You seem like a bright guy. But anyone who wishes to perpetuate the plans of Rockefeller's CFR and other similar groups toward a UN-governed three-regional-government planet are not thinking things through all the way.

When's the last time you did some research on the human rights violations that have been committed by the UN? Or the rights violations they have ignored?

If you want a group of unelected human rights violators as your government, removing your freedoms, watching over your shoulder at all times -- be my guest, vote pro-UN. You get what you vote for.

Look at the bigger picture. You are a human being, remember? People need love, remember? Happiness for all humans is a worthwhile goal, remember?
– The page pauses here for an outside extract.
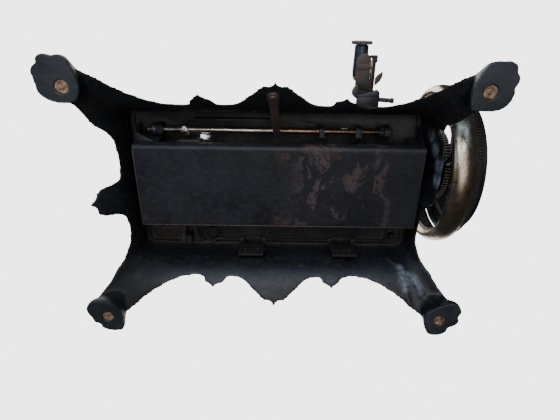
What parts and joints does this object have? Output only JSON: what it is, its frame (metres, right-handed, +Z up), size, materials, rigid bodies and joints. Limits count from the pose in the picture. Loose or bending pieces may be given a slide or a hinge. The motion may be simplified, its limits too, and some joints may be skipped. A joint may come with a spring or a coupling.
{
  "type": "hand-cranked sewing machine head on a footed cast-iron base",
  "caption": "Antique hand-cranked cast-iron sewing machine: tilting head with works box below, geared handwheel, bobbin winder, on an ornamental base with splayed paw feet.",
  "frame": {"origin": "centre of the whole part's box at the level of the foot soles", "axes": "+X to the operator's right, towards the hand wheel; +Y to the back, where the head's hinges are; +Z up"},
  "size_m": [0.457, 0.2903, 0.2702],
  "materials": {
    "japanned_iron": "worn black japanning",
    "box_black": "black paint with rust patches",
    "nickel": "tarnished nickel plate",
    "steel": "oiled bright steel",
    "brown_steel": "steel browned by rust",
    "dark_steel": "greasy dark steel",
    "blued_steel": "blued steel",
    "wood": "varnished turned wood",
    "plug": "cork-like plug, dusty"
  },
  "bodies": {
    "base": {"base_casting": "japanned_iron", "foot_plug_front_left": "plug", "foot_plug_front_right": "plug", "foot_plug_rear_left": "plug", "foot_plug_rear_right": "plug", "hinge_leaf_left": "dark_steel", "hinge_leaf_right": "dark_steel", "hinge_pin_left": "steel", "hinge_pin_right": "steel", "latch_screw": "brown_steel"},
    "latch": {"head_latch": "brown_steel"},
    "head": {"bed_plate": "japanned_iron", "arm_casting": "japanned_iron", "face_plate": "nickel", "needle_plate": "steel", "slide_plate_right": "steel", "underbed_box": "box_black", "rear_cover_plate": "dark_steel", "bed_hinge_left": "dark_steel", "bed_hinge_right": "dark_steel", "wheel_stand": "japanned_iron", "spool_pin": "steel", "tension_disc": "nickel", "winder_bracket": "dark_steel"},
    "slide": {"slide_plate_left": "steel"},
    "rock": {"feed_rock_shaft": "steel", "shaft_collar_left": "blued_steel", "shaft_collar_bright": "nickel", "feed_strap_middle": "dark_steel", "feed_strap_right": "dark_steel", "shaft_end_collar": "dark_steel"},
    "feed": {"feed_bar": "steel", "feed_dog": "steel"},
    "lever": {"shuttle_lever": "steel"},
    "carrier": {"shuttle_carrier": "steel", "shuttle": "nickel"},
    "drive": {"drive_gear": "dark_steel", "wheel_spider": "japanned_iron", "handwheel_rim": "nickel", "belt_wheel": "japanned_iron", "hub_gear": "dark_steel", "wheel_axle": "steel", "crank_arm": "nickel"},
    "handle": {"crank_handle": "wood"},
    "upper_shaft": {"arm_shaft": "steel", "pinion": "steel"},
    "needle_set": {"needle_bar": "nickel", "needle_clamp": "steel", "needle": "steel"},
    "take_up": {"take_up_lever": "nickel"},
    "presser": {"presser_bar": "nickel", "presser_foot": "nickel"},
    "lifter": {"presser_lifter": "steel"},
    "tension": {"tension_nut": "nickel"},
    "stitch": {"stitch_screw": "nickel"},
    "winder": {"winder_frame": "brown_steel", "winder_rod": "dark_steel", "winder_spring": "dark_steel"},
    "winder_spin": {"winder_spindle": "blued_steel"},
    "winder_catch": {"winder_lever": "brown_steel"}
  },
  "joints": [
    {"name": "head_tilt", "type": "hinge", "parent": "base", "child": "head", "pos_m": [-0.02822, 0.09215, 0.0895], "axis": [-1, 0, 0], "range_deg": [0, 88]},
    {"name": "latch_turn", "type": "hinge", "parent": "base", "child": "latch", "pos_m": [-0.03022, -0.10355, 0.0245], "axis": [0, -0.6369, 0.7709], "range_deg": [-35, 35]},
    {"name": "handwheel_turn", "type": "hinge", "parent": "head", "child": "drive", "pos_m": [-0.02822, -0.01245, 0.11], "axis": [1, 0, 0], "continuous": true},
    {"name": "handle_spin", "type": "hinge", "parent": "drive", "child": "handle", "pos_m": [0.20678, -0.01245, 0.172], "axis": [1, 0, 0], "continuous": true},
    {"name": "arm_shaft_turn", "type": "hinge", "parent": "head", "child": "upper_shaft", "pos_m": [-0.02822, -0.01245, 0.206], "axis": [1, 0, 0], "continuous": true},
    {"name": "feed_rock", "type": "hinge", "parent": "head", "child": "rock", "pos_m": [-0.02822, -0.05795, 0.0795], "axis": [1, 0, 0], "range_deg": [-8, 8]},
    {"name": "feed_slide", "type": "slide", "parent": "head", "child": "feed", "axis": [0, 1, 0], "range_m": [-0.00184, 0.00184]},
    {"name": "shuttle_lever_swing", "type": "hinge", "parent": "head", "child": "lever", "pos_m": [-0.10222, 0.06865, 0.0864], "axis": [0, 0, 1], "range_deg": [-2, 16]},
    {"name": "shuttle_slide", "type": "slide", "parent": "head", "child": "carrier", "axis": [1, 0, 0], "range_m": [-0.00317, 0.0254]},
    {"name": "needle_slide", "type": "slide", "parent": "head", "child": "needle_set", "axis": [0, 0, 1], "range_m": [-0.016, 0.01]},
    {"name": "take_up_slide", "type": "slide", "parent": "head", "child": "take_up", "axis": [0, 0, 1], "range_m": [-0.0105, 0.0066]},
    {"name": "presser_slide", "type": "slide", "parent": "head", "child": "presser", "axis": [0, 0, 1], "range_m": [0, 0.007]},
    {"name": "lifter_turn", "type": "hinge", "parent": "head", "child": "lifter", "pos_m": [-0.13322, 0.01765, 0.199], "axis": [1, 0, 0], "range_deg": [0, 70]},
    {"name": "slide_plate_open", "type": "slide", "parent": "head", "child": "slide", "axis": [1, 0, 0], "range_m": [0, 0.0138]},
    {"name": "tension_turn", "type": "hinge", "parent": "head", "child": "tension", "pos_m": [-0.08822, -0.03395, 0.206], "axis": [0, -1, 0], "range_deg": [-180, 180]},
    {"name": "stitch_turn", "type": "hinge", "parent": "head", "child": "stitch", "pos_m": [0.09378, 0.05265, 0.0938], "axis": [0, 0, 1], "range_deg": [-180, 180]},
    {"name": "winder_swing", "type": "hinge", "parent": "head", "child": "winder", "pos_m": [0.06298, -0.09235, 0.1], "axis": [-1, 0, 0], "range_deg": [0, 20]},
    {"name": "winder_turn", "type": "hinge", "parent": "winder", "child": "winder_spin", "pos_m": [0.05928, -0.11735, 0.108], "axis": [0, 1, 0], "continuous": true},
    {"name": "winder_catch_turn", "type": "hinge", "parent": "winder", "child": "winder_catch", "pos_m": [0.07698, -0.10235, 0.0994], "axis": [0, 0, 1], "range_deg": [0, 30]}
  ],
  "couplings": [
    {"joint": "arm_shaft_turn", "follows": "handwheel_turn", "ratio": -5},
    {"joint": "feed_rock", "follows": "feed_slide", "rad_per_m": 75.758},
    {"joint": "shuttle_lever_swing", "follows": "shuttle_slide", "rad_per_m": 10.989},
    {"joint": "take_up_slide", "follows": "needle_slide", "ratio": 0.65}
  ]
}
Or have you forgotten the basics of living?

Anonymous said...

Of course you would not vote for Ron Paul....you are a neo conservative and, judging from comments on torture and the outstanding, humane Israeli jails, a zionist. At a look at those sources - Kagan the neo con and Ferguson the imperialist!

I will take the humble, paleo-conservative, pro-trade, anti-interventionist foreign policy of Paul any day over the ignorant, arrogant, hubris-filled, utopian dream that is the neo conservative (i.e. communist) foreign policy.

We have all seen how that show ends...

Anonymous said...

Next time you make a post criticising Ron Paul, it's helpful to replace his name with 'Rn Paul' or something of the sort to avoid the previous nine posters who trawl the web searching for any and all internet references to their supreme ruler.

Anonymous said...

Next time you make a post criticising Ron Paul, it's helpful to replace his name with 'Rn Paul'

Yeah, that's exactly what a blogger wants to do, create an article that noone will read.